El también fallecido escritor Hugo Gutiérrez Vega, entrañable amigo del escritor jalisciense, consideró que la novela La feria, de Juan José Arreola, es uno de los textos narrativos más importantes de innovadores del siglo XX literario y aseguró que Arreola parte del amor por su tierra para encomiar sus paisajes y gente, hacer la crítica de las costumbres, contar su historia y recorrer de nuevo los vericuetos de la infancia, lleno de pequeñas glorias y de largas sombras.
"Es claro que La feria tiene, además del abuelo del autor, muchos narradores y que es el pueblo entero el que cuenta la historia. Por eso Pedro Bernardino, el anciano comunero, va adquiriendo una importancia creciente. Lo mismo sucede con los miembros de la comunidad indígena que pelean por sus tierras contra los grandes hacendados. Estas luchas recorren todo el libro y son, junto con la hermosa descripción de los ritos y trabajos agrícolas, las tareas del amor, la furia de la naturaleza y las bellas labores artesanales, otra columna vertebral de esta gran novela", afirmaba Hugo Gutiérrez Vega.
En 1985 en el homenaje que le rindieron diversos escritores en la Sala Manuel M. Ponce del Palacio de Bellas Artes, Salvador Elizondo afirmó que Juan José Arreola no podría ser nunca calificado como un retórico y sí como uno de los escritores más importantes de nuestro tiempo.
“Su obra es como un acto de magia misericordiosa, un acto de caridad dirigido a los humillados y ofendidos del escrito literario. Dicen que Cervantes y Goethe tuvieron también el secreto de esa alquimia que encuentra el oro en el texto”, mencionaba Elizondo.
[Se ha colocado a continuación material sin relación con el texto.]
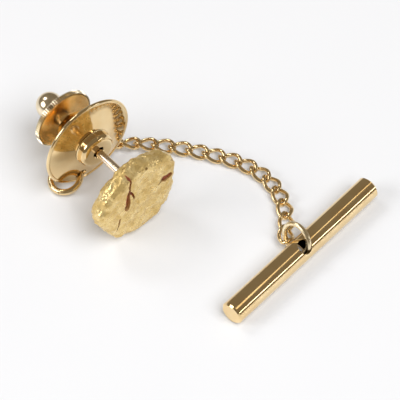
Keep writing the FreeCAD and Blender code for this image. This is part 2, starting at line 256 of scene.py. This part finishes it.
# %% Nugget finishes
def nugget_finish():
    finish = Finish("nugget gold")
    grain = finish.noise(0.20 * MM, 5.0)
    folds = finish.noise(1.3 * MM, 3.0)
    flakes = finish.noise(0.5 * MM, 2.0)
    worn = finish.steps(folds, 0.40, 0.62)
    hue = finish.mix(worn, rgb(0.76, 0.55, 0.21), rgb(0.93, 0.73, 0.35))
    colour = finish.mix(finish.steps(grain, 0.28, 0.50), rgb(0.60, 0.40, 0.14), hue)
    roughness = 0.44 - 0.14 * worn - 0.16 * finish.steps(flakes, 0.55, 0.65)
    coarse = finish.bump(flakes, 0.45, 0.10 * MM)
    relief = finish.bump(grain, 0.50, 0.05 * MM, coarse)
    return finish.shade(Base_Color=colour, Metallic=0.72, Roughness=roughness, Normal=relief)


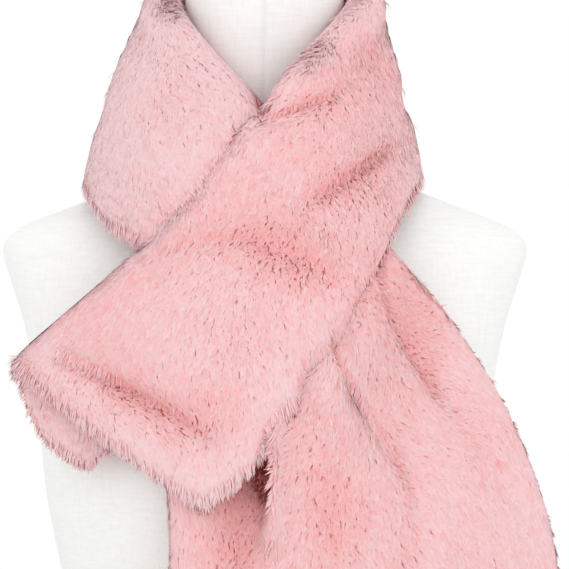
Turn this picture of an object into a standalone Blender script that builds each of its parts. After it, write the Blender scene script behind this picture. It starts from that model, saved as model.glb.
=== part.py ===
"""A faux fur stole worn on a limbless dress form. Metres, +Z up; the form faces -Y.

The form is a smooth covered torso that stands on its flat base, whose centre is the origin.
The stole is one long strip of double-faced fur. It goes round the neck, and its two ends cross
on the chest. Round the neck and down the front end one side of it is turned under, so that the
cloth lies double, with the fold along the neck edge. The tail comes out from under the front
end, where the turned side opens out again, and hangs at the whole width of the strip.

Each stretch of the strip is a wall lofted through a few sections. A section is a row of a
table: where its two edges are, how far it swells between them and what it lies on.
"""

from collections import namedtuple
from math import cos, pi, sin

import bmesh
import bpy
import numpy as np

# ---------------------------------------------------------------- driving sizes
PLY = 0.013  # one thickness of the fur: its two backings and the pile on both sides
SLIT = 0.001  # air between the cloth and its turned-under side
SEAM_GAP = 0.0003  # between one stretch of the strip and the next
TURNED_WIDTH = 0.155  # width of the doubled cloth
TURN_UNDER = 0.103  # width of the side that is turned under
TAIL_WIDTH = 0.25  # of the strip where it hangs open
UNDERSIDE_DROP = 0.028  # how far the turned-under side hangs below the front end's hem
DROP_REACH = 0.10  # how far up the front end that difference begins
FOLD_DROP = 0.35  # share of it at the fold, where it is least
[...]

Pero sin duda uno de los mayores homenajes que recibió en vida Juan José Arreola fue el prólogo escrito por Jorge Luis Borges para la edición deConfabulario, de la colección Tezontle, del Fondo de Cultura Económica, en el que afirmó:
“Creo descreer del libre albedrío, pero si me obligaran a cifrar a Juan José Arreola en una sola palabra que no fuera su propio nombre, esa palabra estoy seguro sería libertad. Libertad de una ilimitada imaginación regida por una lúcida inteligencia. Desdeñoso de las circunstancias históricas, geográficas y políticas, Juan José Arreola, en una época de recelosos nacionalismos, fija su mirada en el universo en sus posibilidades fantásticas. Que yo sepa, Juan José Arreola no trabaja en función de una causa y no se ha afiliado a ninguno de los pequeños ismos que parecen fascinar a las cátedras y los historiadores de la literatura. Deja fluir su imaginación para deleite suyo y para deleite de todos”.